Vejamos um exemplo. A página na internet da ‘escola do feminismo’ [que pertence à coligação ‘um milhão de assinaturas’], por ocasião do 8 de Março de 2009, fazia algumas perguntas às feministas. Uma dessas perguntas era: “Que desejo concretizável você tem?” (É uma pergunta que fornece tanto a resposta como a forma de pensar). Eles limitam esse ‘desejo’ à sua concretização imediata. Esse ponto de vista promove de facto uma forma de pensar que diz que “o que é possível é então desejável”. A actividade ‘realista’ e ‘prática’, que em filosofia é formulada como ‘pragmatismo’, é a base do programa dos reformistas ou dos que querem remendar o sistema islâmico, tanto no movimento das mulheres como no movimento popular em geral. O pragmatismo defende que a verdade em qualquer momento é o que é possível. E (para eles) não há nenhuma verdade universal ou já descoberta. (Os Pragmatistas acreditam) que a verdade só pode ser descoberta através da prática. A verdade é o resultado da prática mas, ao mesmo tempo, a prática só pode ser real quando é útil (i.e., quando tem um resultado imediato). As feministas reformistas dizem que o movimento das mulheres deve considerar apenas as acções que são úteis, tais como recolher ‘um milhão de assinaturas’, e que a sua perspectiva é reformar o sistema legal do regime islâmico.

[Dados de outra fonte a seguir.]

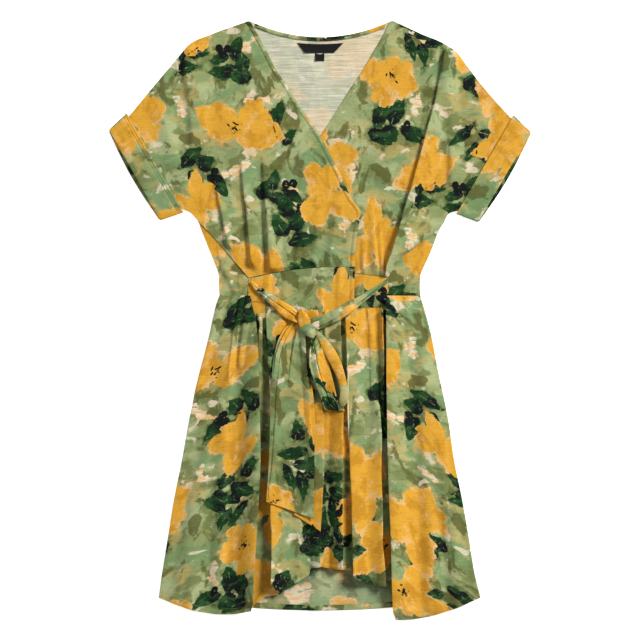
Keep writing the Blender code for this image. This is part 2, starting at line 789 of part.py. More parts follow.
Piece = namedtuple("Piece", "name sections columns row_step floor folds finish wall")
LAID_PIECES = [
    Piece("back_bodice", BACK_BODICE, 56, 14, back_floor, [], WRONG_SIDE, WALL),
    Piece("neck_label", NECK_LABEL, 4, 20, flat_floor(LAYER), [], LABEL_BLACK, TRIM_WALL),
    Piece("size_tab", SIZE_TAB, 2, 20, flat_floor(LAYER), [], LABEL_BLACK, TRIM_WALL),
    Piece("back_bodice_right_turn", RIGHT_TURN_SECTIONS, 8, 16, front_floor, TURN_FOLDS, SAGE, WALL),
    Piece("back_bodice_left_turn", LEFT_TURN_SECTIONS, 8, 16, front_floor, TURN_FOLDS, SAGE, WALL),
    Piece("front_left_bodice", FRONT_LEFT_BODICE, 30, 22, left_front_floor, LEFT_FOLDS, SAGE, WALL),
    Piece("front_right_bodice", FRONT_RIGHT_BODICE, 26, 22, right_front_floor, RIGHT_FOLDS, MUSTARD, WALL),
    Piece("front_left_waistband", LEFT_BAND, 14, 22, front_floor, [], SAGE, WALL),
    Piece("front_right_waistband", RIGHT_BAND, 18, 22, right_front_floor, BAND_FOLDS, MUSTARD, WALL),
    Piece("front_left_skirt", FRONT_LEFT_SKIRT, 30, 46, front_floor, LEFT_SKIRT_FOLDS, LEAF, WALL),
    Piece("front_right_skirt", FRONT_RIGHT_SKIRT, 38, 46, right_front_floor, SKIRT_FOLDS, MUSTARD, WALL),
]
Sash = namedtuple("Sash", "name sections columns row_step folds crown finish")
SASH_PIECES = [
    Sash("tie_right_strand", TIE_RIGHT_STRAND, 5, 6, [], 3.0, SAGE),
    Sash("tie_left_strand", TIE_LEFT_STRAND, 6, 5, [], 3.5, SAGE),
    Sash("tie_left_tail", TIE_LEFT_TAIL, 6, 20, [], 0.0, MUSTARD),
    Sash("tie_right_tail", TIE_RIGHT_TAIL, 10, 18, TAIL_FOLDS, 0.0, SAGE),
]


def main():
    clear_scene()
    for piece in LAID_PIECES:
        cloth(*piece)
    make_back_skirt()
    make_back_hem()
    make_neck_band()
    make_cuff("cuff_right", CUFF_RIGHT, SAGE)
    make_cuff("cuff_left", CUFF_LEFT, SAGE)
    for sash in SASH_PIECES:
        draped(*sash)
    make_loop()
    make_knot()


main()
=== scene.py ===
"""A printed wrap dress laid flat on a pale surface, its sash tied in a half bow.

Tables are in millimetres: x to the viewer's right from the middle of the dress, y up from the lowest point of
the hem, z up from the surface. Right and left in names are the wearer's, so the right front lies at -x.
"""

import math
from collections import namedtuple

import bpy
import numpy as np
from bpy.props import FloatProperty, FloatVectorProperty, PointerProperty
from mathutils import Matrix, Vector
from mathutils.bvhtree import BVHTree


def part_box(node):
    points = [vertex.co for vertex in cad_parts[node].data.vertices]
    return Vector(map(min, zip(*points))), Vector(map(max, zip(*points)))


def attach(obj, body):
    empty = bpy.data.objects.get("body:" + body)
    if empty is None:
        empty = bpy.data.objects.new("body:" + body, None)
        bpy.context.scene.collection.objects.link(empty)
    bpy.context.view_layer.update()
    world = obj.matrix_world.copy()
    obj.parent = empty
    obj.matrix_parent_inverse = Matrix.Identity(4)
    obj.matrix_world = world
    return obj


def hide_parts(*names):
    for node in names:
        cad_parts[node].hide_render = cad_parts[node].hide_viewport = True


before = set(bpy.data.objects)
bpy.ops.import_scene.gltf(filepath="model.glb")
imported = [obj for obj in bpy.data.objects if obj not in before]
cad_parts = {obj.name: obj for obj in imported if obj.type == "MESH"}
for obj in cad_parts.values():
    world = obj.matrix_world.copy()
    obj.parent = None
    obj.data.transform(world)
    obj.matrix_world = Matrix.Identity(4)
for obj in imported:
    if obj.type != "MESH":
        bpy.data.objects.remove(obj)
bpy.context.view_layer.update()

bl_info = {
    "name": "Wrap Dress",
    "version": (1, 0, 0),
    "blender": (4, 5, 0),
    "location": "3D Viewport > Sidebar > Dress",
    "description": "Lays out a printed wrap dress with its sash tied in a half bow",
    "category": "Add Mesh",
}

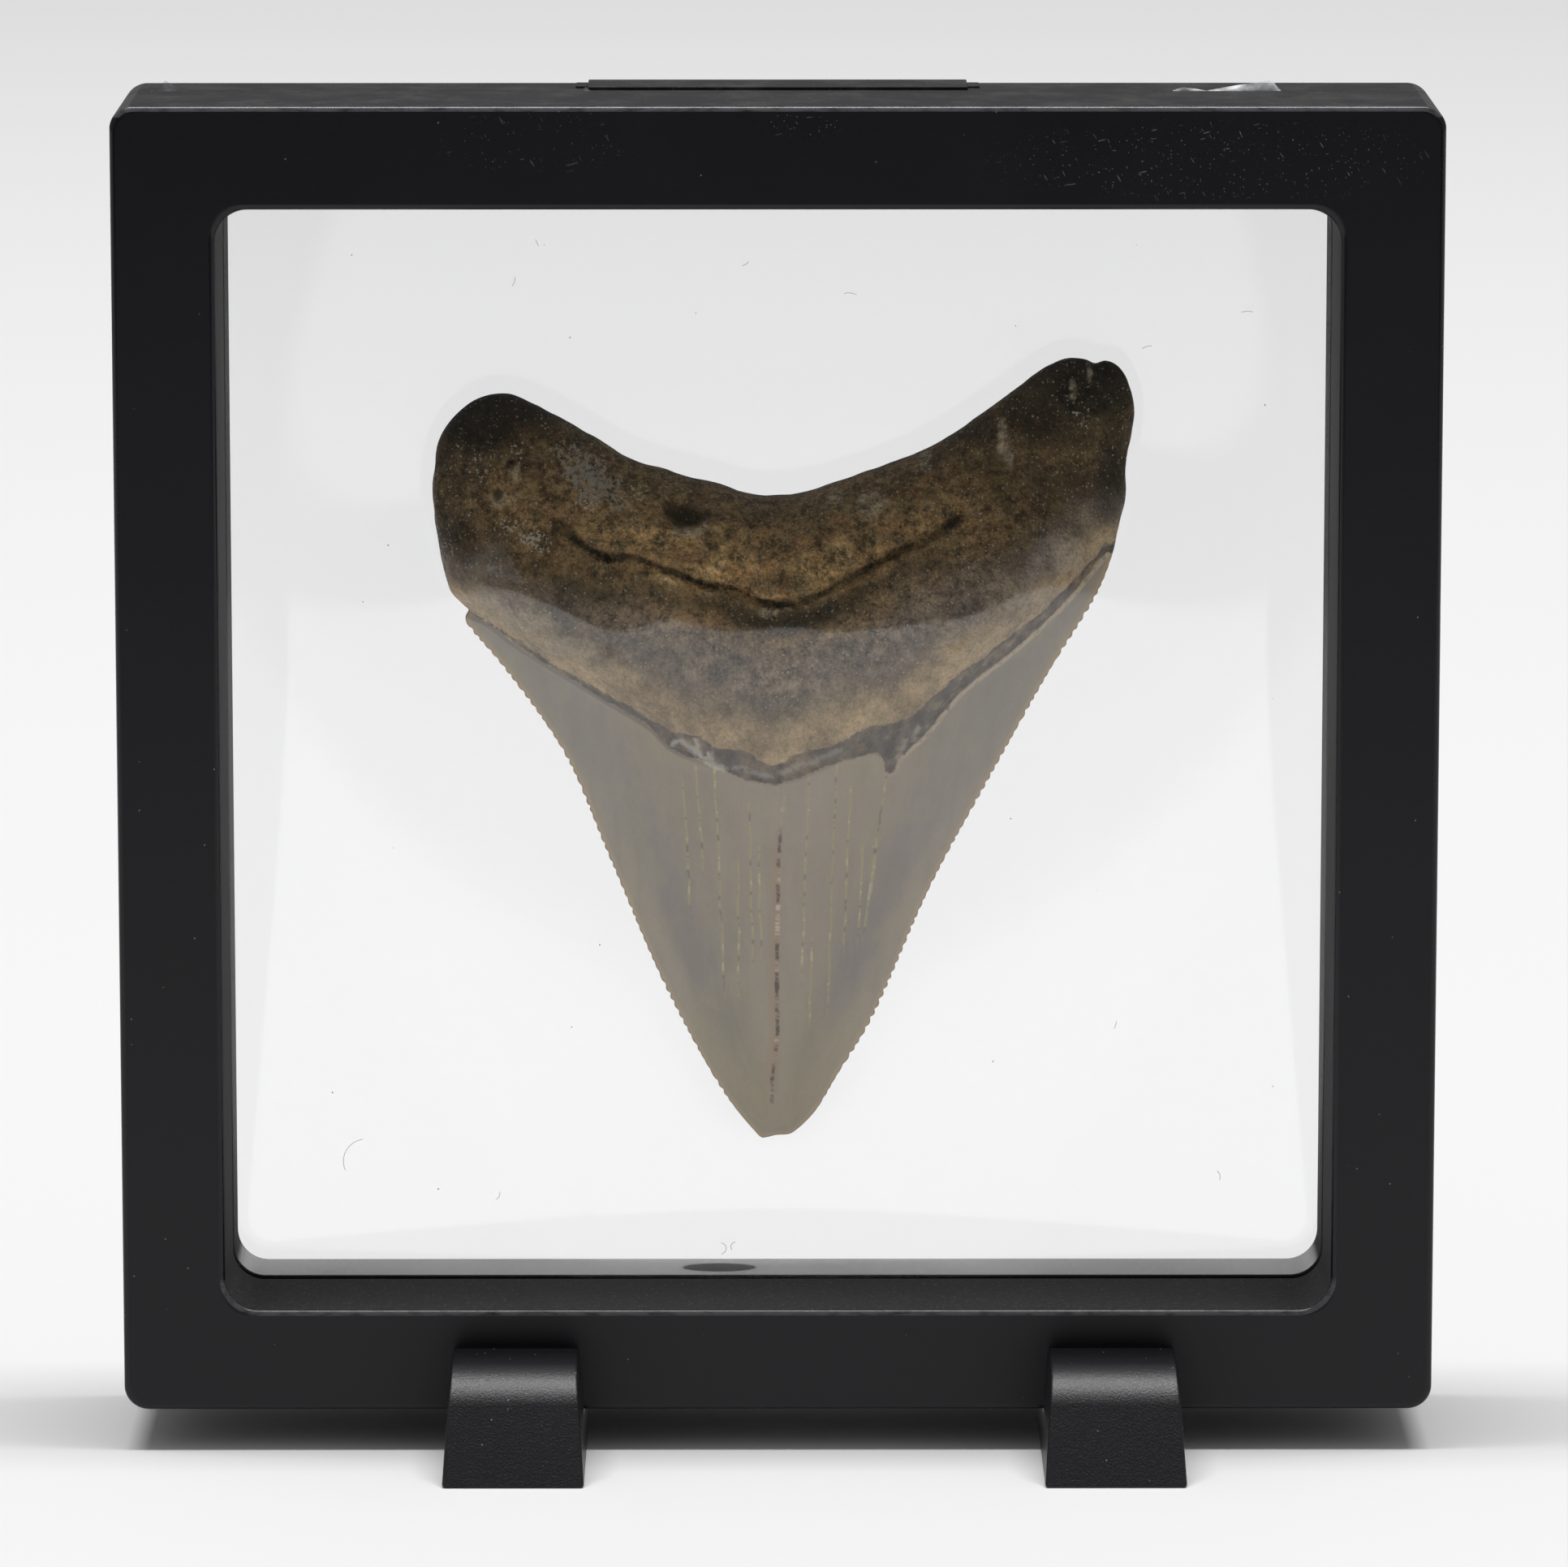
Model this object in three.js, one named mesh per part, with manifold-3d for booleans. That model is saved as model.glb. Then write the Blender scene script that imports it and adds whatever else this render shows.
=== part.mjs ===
// A fossil tooth held point down between two clear stretch films, in a square two-part display
// frame that stands in two slotted feet. Millimetres, +Z up, the front faces -Y. The origin is on
// the surface that it stands on, below the middle of the frame.
import * as THREE from "three";
import { mergeVertices } from "three/addons/utils/BufferGeometryUtils.js";
import Module from "manifold-3d";

const wasm = await Module();
wasm.setup();

// Frame
const FRAME_SIDE = 110;
const FRAME_DEPTH = 20;
const FRAME_BOTTOM = 3.5;
const BAR_WIDTH = 8.6;
const OUTER_CORNER = 2;
const INNER_CORNER = 2.7;
const FRONT_HALF_DEPTH = 12.6;
const EDGE_ROUND = 0.5;
const REBATE_WIDTH = 2;
const REBATE_DEPTH = 0.6;
const FILM_LAP = 0.9;
const HINGE_STRIP = { length: 31.8, depth: 6.2, rise: 0.3 };
const HINGE_LUG = { length: 1, depth: 3, rise: 0.22 };

// Film
const FILM_THICKNESS = 0.3;
const FILM_CELLS = 26;
const FILM_SWEEPS = 500;

// Tooth
const TOOTH_TIP = { x: 0, z: 24.3 };
const TOOTH_HEART = [0.1, 41.5];
const OUTLINE_STEPS = 84;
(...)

A luta dos últimos meses infligiu um duro golpe a esses reformistas, de tal forma que alguns ficaram aterrorizados com a radicalização deste movimento. Mas nós, mulheres, devemos ter consciência de que o reformismo é a política e a ideologia de uma certa classe – a burguesia – que é muito persistente e é necessário que esse ponto de vista seja combatido. É por isso que, nesta fase da luta, é essencial que as mulheres exprimam transparentemente as suas reivindicações e escolham a forma e o método de luta para as alcançarem. Os líderes (do movimento verde) não são menos culpados do que a facção dominante na repressão do movimento das mulheres e do movimento popular. Mesmo agora, os seus avisos contra os ‘anti-estruturalistas’ (uma expressão que o regime islâmico e os líderes verdes usam para as forças anti-sistema) cheiram a violência e ódio. A verdade é que a reivindicação de liberdade e igualdade para as mulheres é a reivindicação mais anti-estrutural (anti-sistema) no que diz respeito ao sistema da república islâmica. E não é sem razão que eles se mantêm calados em relação a isso. Não é sem razão que o grupo ‘um milhão de assinaturas’ tem sido silenciado pela bandeira verde e os seus activistas têm avisado que ele se devia limitar apenas a ‘reivindicações genéricas’.
A questão, neste momento histórico muito importante e sensível, é: quais devem ser as reivindicações das mulheres iranianas e, mais importante, como é que essas reivindicações podem ser alcançadas? A abolição incondicional de todas as leis islâmicas e não islâmicas contra as mulheres (entre as quais a abolição do hijab obrigatório está no topo) sempre foi uma das palavras de ordem mais importantes do movimento radical das mulheres. Isto faz parte da separação entre religião e estado. Na minha opinião, o movimento das mulheres evoluiu objectivamente para uma fase em que deve propor corajosamente e com autoconfiança o seu programa e método de luta para se tornar no centro de uma poderosa força de mulheres que desencadeie uma luta social consciente.